What to produce: Write out exactly the lines that run from the line containing "radius, (x, y)" through the line containing "obj.matrix_world = world"; both end lines belong to the answer.

** Start Data **

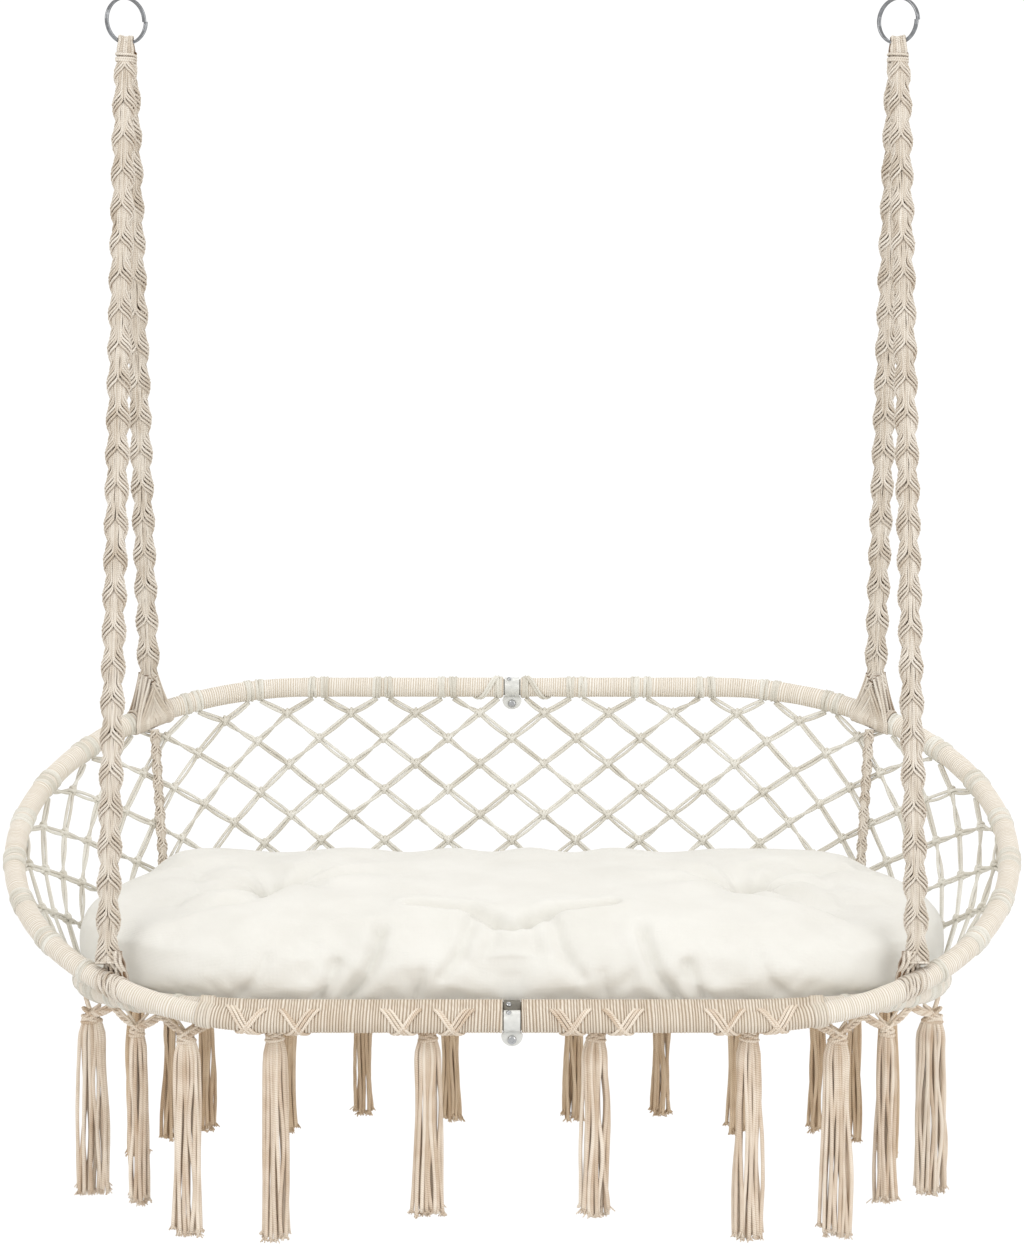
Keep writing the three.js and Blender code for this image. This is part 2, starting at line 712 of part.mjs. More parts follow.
// End of a strut that reaches a hoop, or the knot of the next net
function backNetEnd(knot, side) {
  const [stepColumn, stepRow] = strutSteps[side];
  const next = allBackKnots.get(knotKey(knot.column + stepColumn, knot.row + stepRow));
  if (next) {
    if (side > 1) {
      return null;
    }
    const nextCorners = [next.across, next.down].map((direction) => direction.clone());
    const [across, down] = nextCorners;
    const back = towards(next.centre, knot.centre);
    const face = along(next.centre, back, fitGap);
    const topCorner = along(face, down, -knotHalfDiagonal);
    const sideCorner = along(face, across, -stepColumn * knotHalfDiagonal);
    const topEnd = [topCorner, next.normal];
    const sideEnd = [sideCorner, next.normal];
    return side === 0 ? [topEnd, sideEnd] : [sideEnd, topEnd];
  }
  const half = cordPairHalfWidth;
  if (stepRow < 0) {
    if (knot.row > 0) {
      return null;
    }
    const clampClear = earHalfWidth + fitGap + half;
    const spread = knot.run + stepColumn * hoopEndSpread;
    const run = Math.sign(spread) * Math.max(Math.abs(spread), clampClear);
    const left = netEdge(run - half, ruling(run - half).topClear);
    const right = netEdge(run + half, ruling(run + half).topClear);
    return [left, right];
  }
  let reach = 0.5;
  for (let i = 0; i < 30; i += 1) {
    const run = knot.run + stepColumn * backCellHalfWidth * reach;
    reach = (reach + (ruling(run).lowest - knot.drop) / backCellHalfHeight) / 2;
  }
  const run = knot.run + stepColumn * backCellHalfWidth * Math.min(reach, strutReachShare);
  const right = netEdge(run + half, ruling(run + half).lowest);
  const left = netEdge(run - half, ruling(run - half).lowest);
  return [right, left];
}
add('back_net', netGeometryOf(backKnots(-middleColumns, middleColumns), backNetEnd), cottonNet);
const sideNet = solid(netGeometryOf(backKnots(middleColumns + 1, lastColumn), backNetEnd));

// The side net is trimmed round the rope feet, and its loose ends there are dropped
const footGap = 2 * fitGap;
const rearSpace = footFlare(rearFootPoint, rearLine, rearFootStation, rearFlareHalf, rearPivotRise, footGap);
const frontSpace = footFlare(frontFootPoint, frontLine, frontFootStation, frontFlareHalf, frontPivotRise, footGap);
const trimmed = sideNet.subtract(rearSpace).subtract(frontSpace).decompose();
trimmed.sort((a, b) => b.volume() - a.volume());
addPair('side_net', geometryOf(trimmed[0]), cottonNet);

// Seat net, level inside the seat hoop
function seatEdgeDistance(x, y) {
  const end = Math.max(Math.abs(x) - seatHoop.halfStraight, 0);
  const facet = Math.cos(Math.PI / 2 / bendSegments);
  return seatHoop.bendRadius * facet - Math.hypot(end, y - seatHoop.centreY);
}
const seatKnots = new Map();
const seatColumns = Math.ceil((seatHoop.halfStraight + seatHoop.bendRadius) / seatCellHalfWidth);
const seatRows = Math.ceil(seatHoop.bendRadius / seatCellHalfDepth);
for (let column = -seatColumns; column <= seatColumns; column += 1) {
  for (let row = -seatRows; row <= seatRows; row += 1) {
    const centre = at(column * seatCellHalfWidth, seatHoop.centreY + row * seatCellHalfDepth, seatHoop.centreZ);
    const clear = seatEdgeDistance(centre.x, centre.y) > netClear + 2 * knotEdgeMargin;
    if ((column + row) % 2 === 0 && clear) {
      const frame = { across: axisX, down: axisY, normal: axisZ };
      seatKnots.set(knotKey(column, row), { column, row, centre, ...frame });
    }
  }
}
function seatNetEnd(knot, side) {
  const [stepColumn, stepRow] = strutSteps[side];
  const step = at(stepColumn * seatCellHalfWidth, stepRow * seatCellHalfDepth, 0);
  const outwardsFrom = (point) => {
    const end = Math.sign(point.x) * Math.max(Math.abs(point.x) - seatHoop.halfStraight, 0);
    return at(end, point.y - seatHoop.centreY, 0).normalize();
  };
  const reached = along(knot.centre, step, strutReachShare);
  const beyond = seatEdgeDistance(reached.x, reached.y) > netClear;
  const start = beyond ? reached : knot.centre;
  const heading = beyond ? outwardsFrom(reached).multiplyScalar(seatHoop.bendRadius) : step;
  let low = 0;
  let high = 1;
  for (let i = 0; i < 40; i += 1) {
    const middle = (low + high) / 2;
    const point = along(start, heading, middle);
    if (seatEdgeDistance(point.x, point.y) > netClear) {
      low = middle;
    } else {
      high = middle;
    }
  }
  const edge = along(start, heading, low);
  const beside = axisZ.clone().cross(outwardsFrom(edge));
  const first = along(edge, beside, -cordPairHalfWidth);
  const second = along(edge, beside, cordPairHalfWidth);
  return [[first, axisZ], [second, axisZ]];
}
add('seat_net', netGeometryOf(seatKnots, seatNetEnd), cottonNet);

// Rear straps, from the rear rope feet down to the seat hoop on the inside of the netting
const strapStation = rearStation(seatHoop, strapSeatX);
const strapSeat = hoopPoint(seatHoop, strapStation);
const strapInwards = at(-strapSeat.x - seatHoop.halfStraight, hoopShiftY - strapSeat.y, 0).normalize();
const strapDown = towards(rearFootPoint, strapSeat);
const strapTop = along(rearFootPoint, strapDown, saddleRadius + footWall).addScaledVector(strapInwards, strapSetIn);
const strapEnd = along(strapSeat, axisZ, netClear).addScaledVector(strapInwards, strapSetIn);
const strapBeside = strapInwards.clone().cross(axisZ);
const strapRings = [strapTop, strapEnd].map((point) => {
  const halfWidth = strapHalfWidth * Math.SQRT2;
  return ring(point, strapBeside, strapInwards, halfWidth, strapHalfThickness * Math.SQRT2, 4);
});
addPair('rear_strap', loft(strapRings), cottonRope);

// Fringe: a knotted cord under the seat hoop, dipping at each tassel that hangs from it
function underHoop(distance, front, drop) {
  const station = front ? frontStation(seatHoop, distance) : rearStation(seatHoop, distance);
  const point = hoopPoint(seatHoop, station);
  let down = axisZ.clone().negate();
  let bottom = windingRadius * Math.cos(Math.PI / tubeSides);
  if (front && distance <= lashingHalfLength) {
    const span = towards(point, hoopPoint(backHoop, frontStation(backHoop, distance)));
    down = axisX.clone().cross(span);
    down.x = 0;
    down.normalize();
    down.multiplyScalar(-Math.sign(down.z));
    bottom = lashingOuter + 2 * fitGap;
  }
  return along(point, down, bottom + drop);
}
function fringe(placeShares, widths, drops, front) {
  const places = placeShares.map((share) => share * seatHoopEnd);
  const high = fitGap + chainRadius * Math.cos(Math.PI / chainSides);
  const low = high + chainDip;
  const path = [];
  places.forEach((distance, i) => {
    const outerGap = i > 0 ? (places[i - 1] - distance) / 2 : chainDipHalfSpan;
    const innerGap = i < places.length - 1 ? (distance - places[i + 1]) / 2 : chainDipHalfSpan;
    const outerX = Math.min(distance + Math.min(outerGap, chainDipHalfSpan), seatHoopEnd);
    if (i === 0 || outerGap > chainDipHalfSpan) {
      path.push(underHoop(outerX, front, high));
    }
    path.push(underHoop(distance, front, low));
    path.push(underHoop(distance - Math.min(innerGap, chainDipHalfSpan), front, high));
  });
  let whole = solid(solidTube(path, axisZ, chainRadius, chainSides));
  places.forEach((distance, place) => {
    const top = underHoop(distance, front, low - chainRadius / 2);
    const length = top.z - seatHoop.centreZ + drops[place];
    const rings = tasselHeightShares.map((share, i) => {
      const centre = along(top, axisZ, -share * length);
      const radius = (tasselRadiusShares[i] * widths[place]) / 2;
      return ring(centre, axisX, axisY, radius, radius, tasselSides);
    });
    whole = whole.add(solid(loft(rings)));
  });
  return geometryOf(whole);
}
const frontFringe = fringe(frontTasselPlaceShares, frontTasselWidths, frontTasselDrops, true);
const rearFringe = fringe(rearTasselPlaceShares, rearTasselWidths, rearTasselDrops, false);
addPair('front_fringe', frontFringe, tasselCotton);
addPair('rear_fringe', rearFringe, tasselCotton);

// Cushion: racetrack plan with bulging sides, a crown, two sewn tufts and a drawn-in front
const cushionBottom = seatHoop.centreZ + cordHalfThickness + fitGap;
const cushionStraight = cushionHalfLength - cushionHalfDepth;
function cushionPlace(share, straight, radius) {
  const total = 4 * cushionStraight + 2 * Math.PI * cushionHalfDepth;
  const distance = share * total;
  const quarter = cushionStraight;
  const bend = Math.PI * cushionHalfDepth;
  if (distance < quarter) {
    return [(straight * distance) / quarter, -radius];
  }
  if (distance < quarter + bend) {
    const angle = (distance - quarter) / cushionHalfDepth;
    return [straight + radius * Math.sin(angle), -radius * Math.cos(angle)];
  }
  if (distance < 3 * quarter + bend) {
    const back = (distance - quarter - bend) / quarter;
    return [straight * (1 - back), radius];
  }
  if (distance < 3 * quarter + 2 * bend) {
    const angle = (distance - 3 * quarter - bend) / cushionHalfDepth;
    return [-straight - radius * Math.sin(angle), radius * Math.cos(angle)];
  }
  const last = (distance - 3 * quarter - 2 * bend) / quarter;
  return [-straight * (1 - last), -radius];
}
function cushionRing(straight, radius, height) {
  const points = [];
  for (let i = 0; i < cushionSteps; i += 1) {
    const [x, y] = cushionPlace(i / cushionSteps, straight, radius);
    const point = at(x, cushionCentreY + y, cushionBottom + height(x, y));
    const fold = Math.exp(-((x / foldSpread) ** 2));
    const front = Math.max(-y / cushionHalfDepth, 0) ** 8;
    const midHeight = Math.sin((Math.PI * (point.z - cushionBottom)) / cushionSideHeight);
    point.y += foldDepth * fold * front * Math.max(midHeight, 0);
    points.push(point);
  }
  return points;
}
const cushionRings = sideInsetShares.map((share, i) => {
  const inset = share * cushionEdgeInset;
  const height = sideHeightShares[i] * cushionSideHeight;
  return cushionRing(cushionStraight, cushionHalfDepth - inset, () => height);
});
for (const shrink of topShrinkShares) {
  const radius = (cushionHalfDepth - cushionEdgeInset) * shrink;
  cushionRings.push(cushionRing(cushionStraight * shrink, radius, (x, y) => {
    const crown = cushionCrown * Math.sin(((1 - shrink ** 2) * Math.PI) / 2);
    const tufts = [-tuftX, tuftX].map((place) => {
      const away = Math.hypot(x - place, y + cushionCentreY - tuftY);
      return tuftDepth * Math.exp(-((away / tuftSpread) ** 2));
    });
    return cushionSideHeight + crown - tufts[0] - tufts[1];
  }));
}
add('seat_cushion', loft(cushionRings), canvas);

export default group;
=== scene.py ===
import math
import bpy
import numpy as np
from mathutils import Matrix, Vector


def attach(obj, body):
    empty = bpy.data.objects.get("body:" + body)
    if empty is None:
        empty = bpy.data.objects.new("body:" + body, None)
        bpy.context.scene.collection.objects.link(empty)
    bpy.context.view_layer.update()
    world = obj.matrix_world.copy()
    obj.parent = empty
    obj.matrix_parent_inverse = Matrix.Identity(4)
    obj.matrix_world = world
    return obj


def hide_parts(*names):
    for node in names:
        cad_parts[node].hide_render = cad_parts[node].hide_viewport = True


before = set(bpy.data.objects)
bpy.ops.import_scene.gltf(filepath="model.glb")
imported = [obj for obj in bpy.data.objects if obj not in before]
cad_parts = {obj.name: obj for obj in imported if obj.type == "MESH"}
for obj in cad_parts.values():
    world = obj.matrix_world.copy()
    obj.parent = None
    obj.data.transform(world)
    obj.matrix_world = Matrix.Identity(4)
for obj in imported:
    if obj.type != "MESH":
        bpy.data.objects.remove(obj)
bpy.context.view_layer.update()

scene = bpy.context.scene
bpy.ops.object.select_all(action="DESELECT")

# Studio: a pale floor that curves up behind the chair, and soft light from large lamps.
# The chair hangs in the air, so its shadow on the floor is faint.
FLOOR_Z = -2.35


def apply_modifier(obj, kind, **settings):
    """Add a modifier with these settings to the active object, and apply it."""
    modifier = obj.modifiers.new(kind.lower(), kind)
    for name, value in settings.items():
        setattr(modifier, name, value)
    bpy.ops.object.modifier_apply(modifier=modifier.name)


def add_node(tree, kind, inputs=None, **settings):
    """Shader node with its settings; an input is given a value, or the output of another node."""
    node = tree.nodes.new(kind)
    for name, value in settings.items():
        setattr(node, name, value)
    for name, value in (inputs or {}).items():
        if isinstance(value, bpy.types.NodeSocket):
            tree.links.new(value, node.inputs[name])
        else:
            node.inputs[name].default_value = value
    return node


bpy.ops.mesh.primitive_plane_add(size=24, location=(0, 3, FLOOR_Z))
floor = bpy.context.object
floor.name = "studio_floor"
bpy.ops.object.mode_set(mode="EDIT")
bpy.ops.mesh.select_all(action="DESELECT")
bpy.ops.object.mode_set(mode="OBJECT")
for edge in floor.data.edges:
    edge.select = all(floor.data.vertices[i].co.y > 1 for i in edge.vertices)
bpy.ops.object.mode_set(mode="EDIT")
bpy.ops.mesh.extrude_region_move(TRANSFORM_OT_translate={"value": (0, 0, 14)})
bpy.ops.object.mode_set(mode="OBJECT")
apply_modifier(floor, "BEVEL", width=5, segments=16, limit_method="ANGLE")
bpy.ops.object.shade_smooth()
paper = bpy.data.materials.new("studio_paper")
paper.use_nodes = True
paper.node_tree.nodes.clear()
PAPER_GLOW = 1.08
PAPER_SHARE = 0.93
rays = add_node(paper.node_tree, "ShaderNodeLightPath").outputs
seen = add_node(paper.node_tree, "ShaderNodeMath", {0: rays["Is Camera Ray"], 1: rays["Is Glossy Ray"]},
                operation="MAXIMUM")
share = add_node(paper.node_tree, "ShaderNodeMath", {0: seen.outputs[0], 1: PAPER_SHARE}, operation="MULTIPLY")
lit = add_node(paper.node_tree, "ShaderNodeBsdfDiffuse", {"Color": (0.86, 0.86, 0.86, 1)})
glow = add_node(paper.node_tree, "ShaderNodeEmission", {"Color": (1, 1, 1, 1), "Strength": PAPER_GLOW})
shown = add_node(paper.node_tree, "ShaderNodeMixShader",
                 {"Fac": share.outputs[0], 1: lit.outputs[0], 2: glow.outputs[0]})
add_node(paper.node_tree, "ShaderNodeOutputMaterial", {"Surface": shown.outputs[0]})
floor.data.materials.append(paper)
floor.select_set(False)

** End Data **

Answer to the exercise:
  cushionRings.push(cushionRing(cushionStraight * shrink, radius, (x, y) => {
    const crown = cushionCrown * Math.sin(((1 - shrink ** 2) * Math.PI) / 2);
    const tufts = [-tuftX, tuftX].map((place) => {
      const away = Math.hypot(x - place, y + cushionCentreY - tuftY);
      return tuftDepth * Math.exp(-((away / tuftSpread) ** 2));
    });
    return cushionSideHeight + crown - tufts[0] - tufts[1];
  }));
}
add('seat_cushion', loft(cushionRings), canvas);

export default group;
=== scene.py ===
import math
import bpy
import numpy as np
from mathutils import Matrix, Vector


def attach(obj, body):
    empty = bpy.data.objects.get("body:" + body)
    if empty is None:
        empty = bpy.data.objects.new("body:" + body, None)
        bpy.context.scene.collection.objects.link(empty)
    bpy.context.view_layer.update()
    world = obj.matrix_world.copy()
    obj.parent = empty
    obj.matrix_parent_inverse = Matrix.Identity(4)
    obj.matrix_world = world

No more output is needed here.